New US President Barack Obama has said he was willing to extend the hand of diplomacy to Iran, after 30 years of severed ties.

Iran sent its first Safir-2 into space in August. The rocket is about 22 metres (72 feet) long, with a diameter of 1.25 metres (a little over four feet) and weighing more than 26 tonnes.

Iran’s most powerful military missile, the Shahab-3, has a diameter of 1.30 metres and measures 17 metres in length. It has a range of 2,000 kilometres (1,250 miles) — putting arch foe Israel and US forces in the region within reach.

In August when the Safir-2 was launched, media reports had initially claimed that the rocket had carried Omid but this was later denied by officials who said only a test satellite had gone up.
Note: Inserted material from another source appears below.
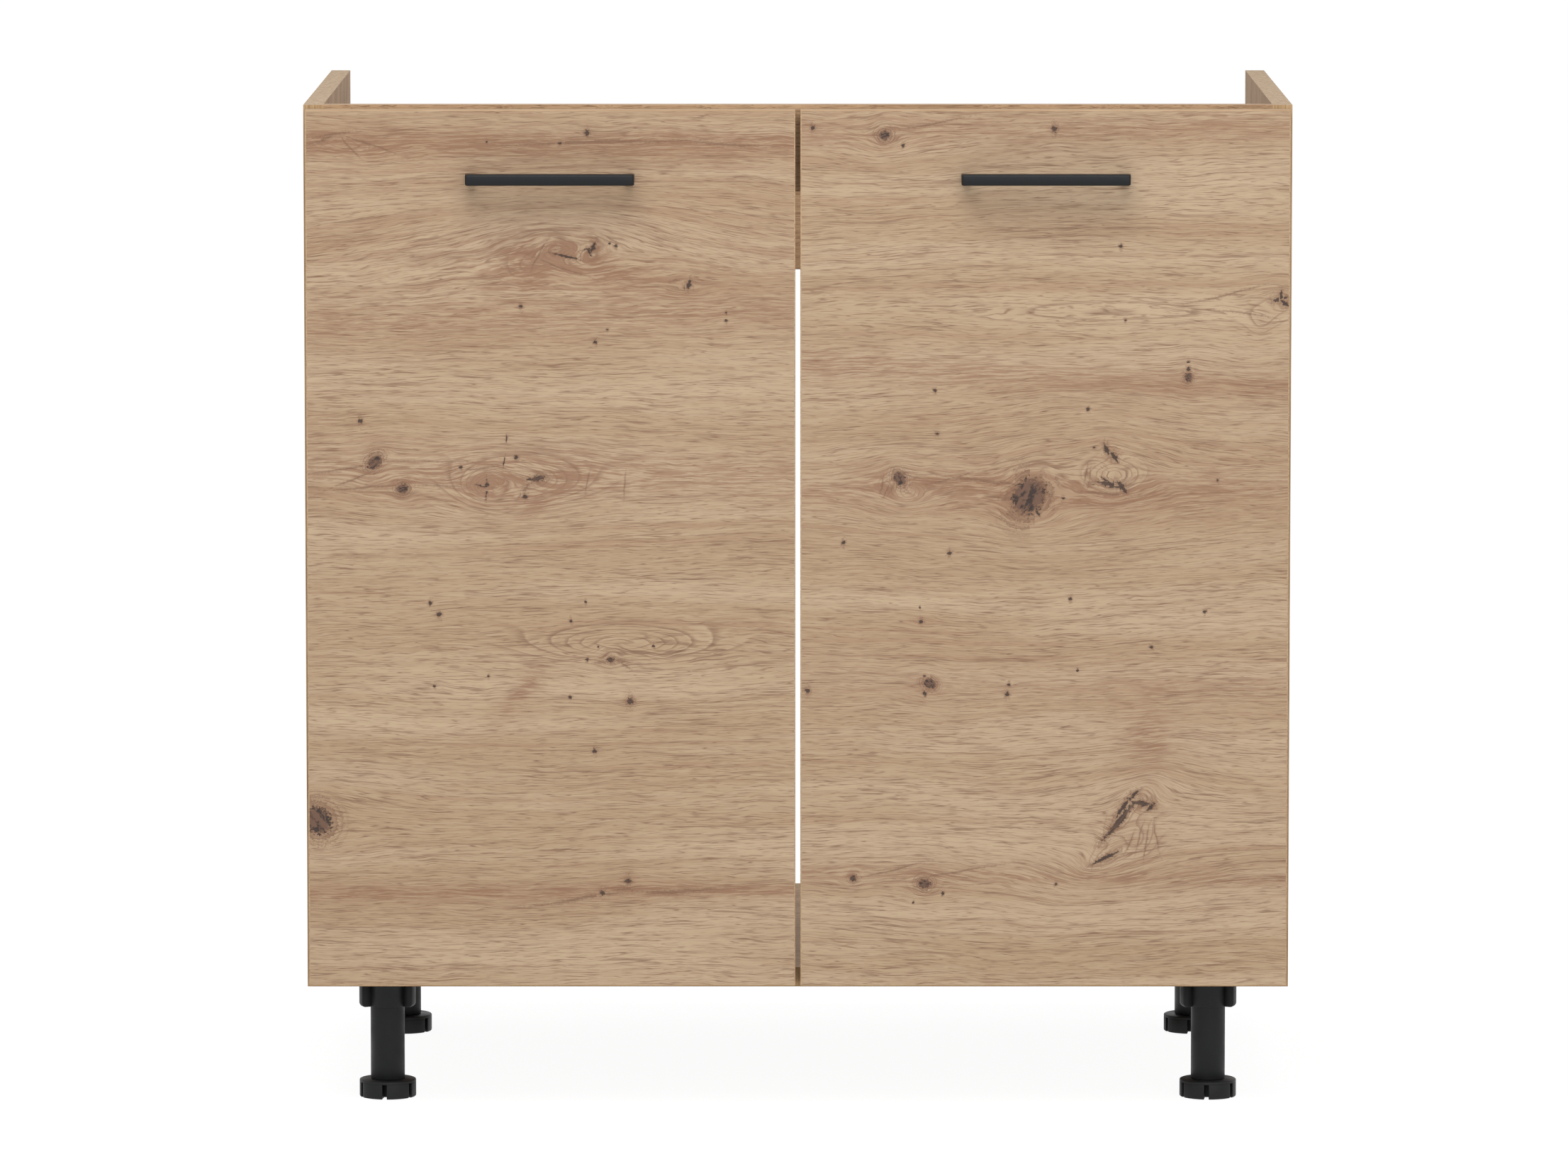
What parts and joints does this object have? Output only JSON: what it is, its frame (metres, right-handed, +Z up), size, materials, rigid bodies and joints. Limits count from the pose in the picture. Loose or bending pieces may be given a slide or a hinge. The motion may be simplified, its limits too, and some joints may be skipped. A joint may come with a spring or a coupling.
{
  "type": "sink base cabinet",
  "caption": "Kitchen sink base cabinet with an open top and back, hinged overlay doors with bow handles, and screw-in adjusting feet under it.",
  "frame": {"origin": "on the floor under the middle of the whole unit, handles included", "axes": "+X to the right seen from the front, +Y towards the wall, +Z up; the doors face -Y"},
  "size_m": [0.8, 0.546, 0.82],
  "materials": {
    "oak_board": "oak-decor melamine on chipboard, satin",
    "door_board": "knotty oak-decor melamine with the grain across the door, satin",
    "edge_band": "thin printed edge band, matte",
    "black_plastic": "moulded black plastic, matte",
    "black_handle": "powder-coated black, matte",
    "hinge_steel": "nickel-plated pressed steel"
  },
  "bodies": {
    "carcass": {"side_panel_left": "oak_board", "side_panel_right": "oak_board", "bottom_panel": "oak_board", "front_rail": "oak_board", "rear_rail": "oak_board", "carcass_edging": "edge_band", "leg_posts": "black_plastic", "hinge_arms_left": "hinge_steel", "hinge_arms_right": "hinge_steel", "hinge_plates_left": "hinge_steel", "hinge_plates_right": "hinge_steel"},
    "left_main_links": {"hinge_main_links_left": "hinge_steel"},
    "left_door": {"door_left": "door_board", "door_edging_left": "edge_band", "handle_left": "black_handle", "hinge_cups_left": "hinge_steel"},
    "left_side_links": {"hinge_side_links_left": "hinge_steel"},
    "right_main_links": {"hinge_main_links_right": "hinge_steel"},
    "right_door": {"door_right": "door_board", "door_edging_right": "edge_band", "handle_right": "black_handle", "hinge_cups_right": "hinge_steel"},
    "right_side_links": {"hinge_side_links_right": "hinge_steel"},
    "foot_front_left": {"leg_foot_front_left": "black_plastic"},
    "foot_front_right": {"leg_foot_front_right": "black_plastic"},
    "foot_rear_left": {"leg_foot_rear_left": "black_plastic"},
    "foot_rear_right": {"leg_foot_rear_right": "black_plastic"}
  },
  "joints": [
    {"name": "left_door_turn", "type": "hinge", "parent": "left_main_links", "child": "left_door", "pos_m": [-0.38668, -0.23277, 0.46], "axis": [0, 0, -1], "range_deg": [0, 144.51]},
    {"name": "left_main_link_turn", "type": "hinge", "parent": "carcass", "child": "left_main_links", "pos_m": [-0.36984, -0.22226, 0.46], "axis": [0, 0, 1], "range_deg": [0, 46.52]},
    {"name": "left_side_link_turn", "type": "hinge", "parent": "left_door", "child": "left_side_links", "pos_m": [-0.38153, -0.23555, 0.46], "axis": [0, 0, 1], "range_deg": [0, 138.52]},
    {"name": "right_door_turn", "type": "hinge", "parent": "right_main_links", "child": "right_door", "pos_m": [0.38668, -0.23277, 0.46], "axis": [0, 0, 1], "range_deg": [0, 144.51]},
    {"name": "right_main_link_turn", "type": "hinge", "parent": "carcass", "child": "right_main_links", "pos_m": [0.36984, -0.22226, 0.46], "axis": [0, 0, -1], "range_deg": [0, 46.52]},
    {"name": "right_side_link_turn", "type": "hinge", "parent": "right_door", "child": "right_side_links", "pos_m": [0.38153, -0.23555, 0.46], "axis": [0, 0, -1], "range_deg": [0, 138.52]},
    {"name": "foot_front_left_screw", "type": "slide", "parent": "carcass", "child": "foot_front_left", "axis": [0, 0, -1], "range_m": [0, 0.02]},
    {"name": "foot_front_right_screw", "type": "slide", "parent": "carcass", "child": "foot_front_right", "axis": [0, 0, -1], "range_m": [0, 0.02]},
    {"name": "foot_rear_left_screw", "type": "slide", "parent": "carcass", "child": "foot_rear_left", "axis": [0, 0, -1], "range_m": [0, 0.02]},
    {"name": "foot_rear_right_screw", "type": "slide", "parent": "carcass", "child": "foot_rear_right", "axis": [0, 0, -1], "range_m": [0, 0.02]}
  ],
  "couplings": [
    {"joint": "left_main_link_turn", "follows": "left_door_turn", "ratio": 0.32187},
    {"joint": "left_side_link_turn", "follows": "left_door_turn", "ratio": 0.95849},
    {"joint": "right_main_link_turn", "follows": "right_door_turn", "ratio": 0.32187},
    {"joint": "right_side_link_turn", "follows": "right_door_turn", "ratio": 0.95849}
  ]
}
A year ago, Iran triggered concern in the West when it said it had sent a probe into space on the back of a rocket to prepare for a satellite launch, and announced the opening of its space station in a remote western desert.

At that time, officials had said the Omid satellite would be sent into space in May or June. The launch of the probe, Kavoshgar (Explorer), was also timed during the anniversary of the Islamic revolution.

However, Iran’s claims about its military and technological capabilities are often greeted with scepticism by Western experts.

Iran has pursued a space programme for several years, and in October 2005 a Russian-made Iranian satellite named Sina-1 was put into orbit by a Russian rocket.